Journal articles are not "based on sound science". Rather they are science. They are professional reports on the research conducted by scientists, including (but not limited to) experiments performed.

One would naturally expect that the most interesting journal article would be something which adds to scientific knowledge. Confirming what we already know, while it may be useful some of the time, is usually boring.

If anyone has information which contradicts the McIntyre quote, I hope they will provide it. But not as unsourced opinion, because that is not encyclopedic: that's bias. --Ed Poor Talk 12:30, 3 July 2007 (EDT)

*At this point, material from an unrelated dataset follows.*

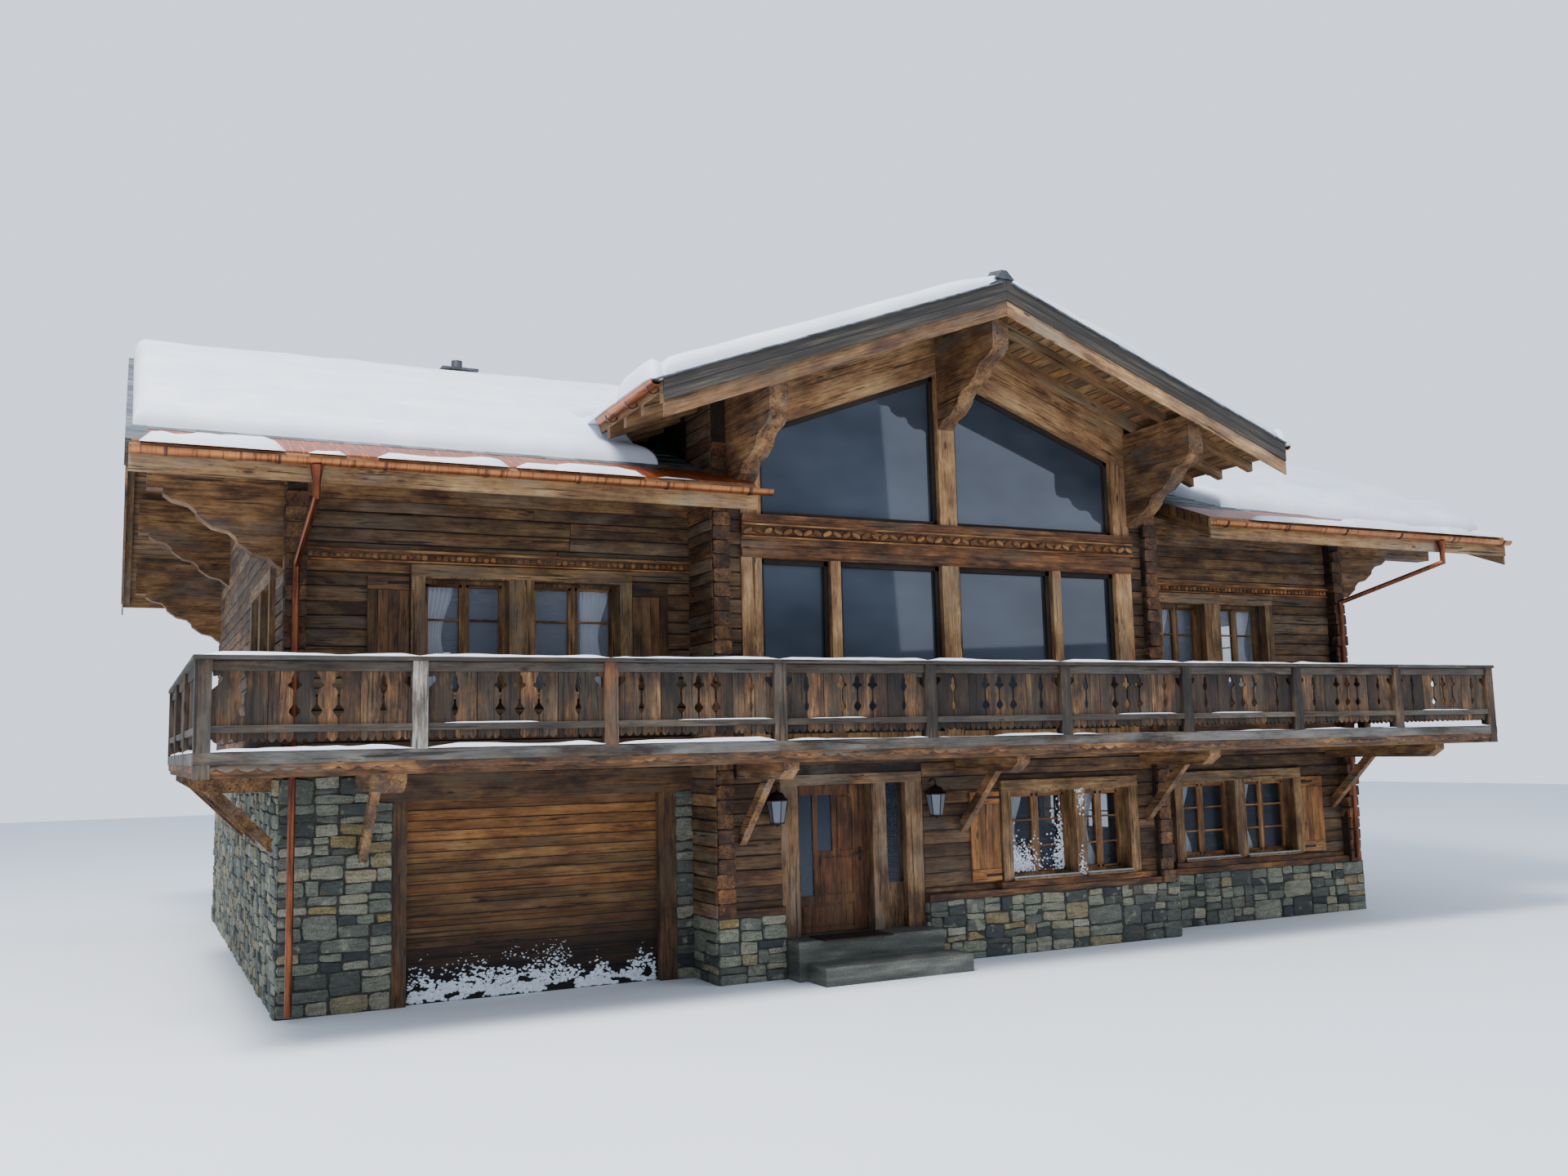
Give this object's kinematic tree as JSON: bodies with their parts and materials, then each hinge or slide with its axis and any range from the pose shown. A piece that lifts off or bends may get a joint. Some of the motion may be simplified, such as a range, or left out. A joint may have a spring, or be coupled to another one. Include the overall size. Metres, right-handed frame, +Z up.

They're not science until they're widely accepted. This is why Evolution is science while Intelligent Design isn't (one of the major reasons, at least). After something is published, there is still more than oppurtunity to smash it to pieces. In fact, this is a great way of beginning to capture a Ph.D., by refuting something or proving counter-example to something.
The McIntyre quote doesn't deserve a contradiction. It's laughable. I'd get into an edit war over this with you, but it's not worth my time; you'd just have the page locked and have me banned. Stryker 12:36, 3 July 2007 (EDT)
Sorry, I don't see the connection between these two paragraphs. Everything you say in the first seems okay, but then you go off on a tangent about something being "laughable". What connection do you see here? --Ed Poor Talk 12:43, 3 July 2007 (EDT)

Publishing criteria

We need to clarify whether peer review means that an article has been certified as correct or whether it just means that it looks plausible enough to be published - and that the real checking begins when scientists attempt to replicate the results.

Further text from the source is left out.